Christian Pasilan

Personal information
- Full name: Christian Floriano Pasilan Jr.
- Date of birth: 4 January 1986 (age 40)
- Place of birth: San Carlos, Negros Occidental, Philippines
- Position: Forward

Team information
- Current team: Green Archers United
- Number: 12

Youth career
- University of St. La Salle

Senior career*
- Years: Team / Apps / (Gls)
- 2009: Kaya
- 2010–: Green Archers United / 57 / (23)

International career^{‡}
- 2008: Philippines / 2 / (0)

= Tating Pasilan =

Filipino footballer

Christian Floriano "Tating" Pasilan Jr., is a Filipino footballer who plays as a striker and currently the team captain of Green Archers United in the United Football League.

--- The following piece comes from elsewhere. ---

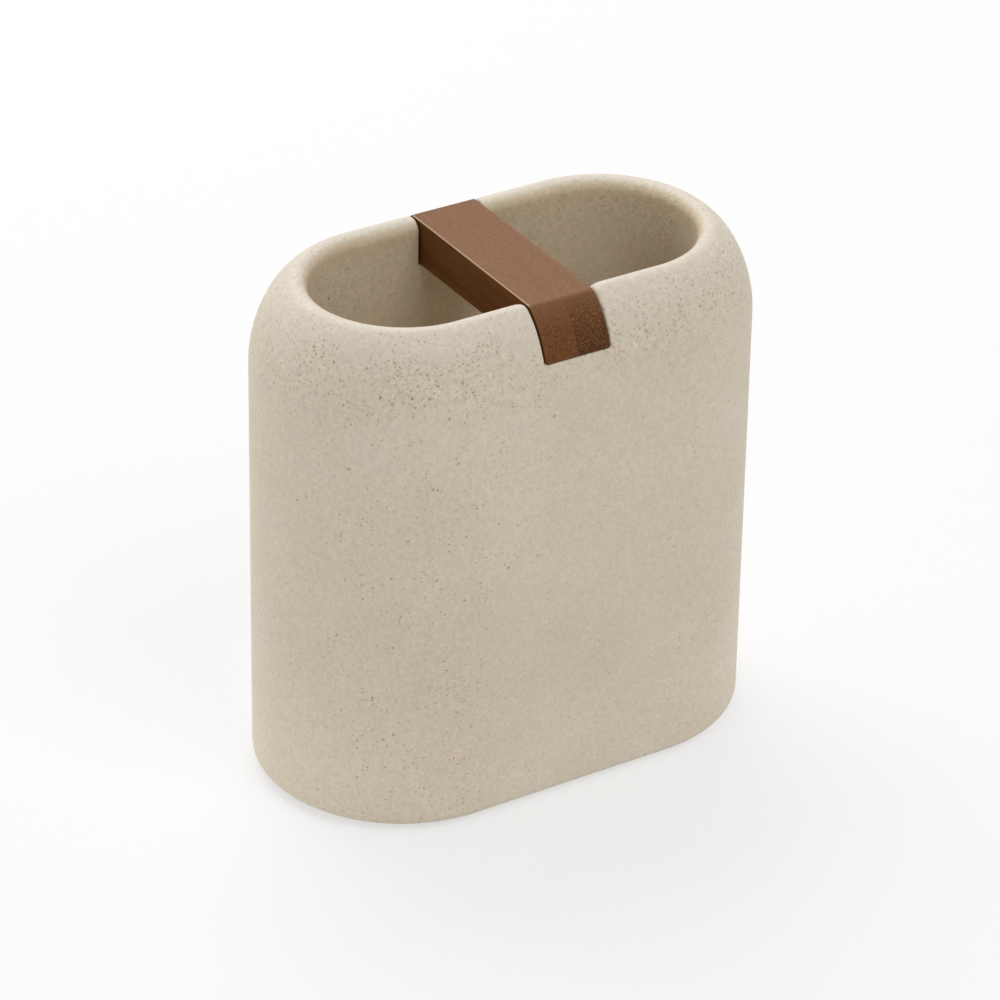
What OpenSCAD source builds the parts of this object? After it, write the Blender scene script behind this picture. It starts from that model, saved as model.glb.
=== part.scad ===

He is also a member of the Philippine national football team and a current coach of De La Salle Zobel grade school football team.

==International career==
In 2008, he earned his full international caps in the AFC Challenge Cup qualifiers in Iloilo and the ASEAN Football Federation qualifiers in Cambodia. In January and February 2013, he was one of the players called up for Philippine national football team training in preparation for 2014 AFC Challenge Cup Qualifiers to be held in Manila, Philippines.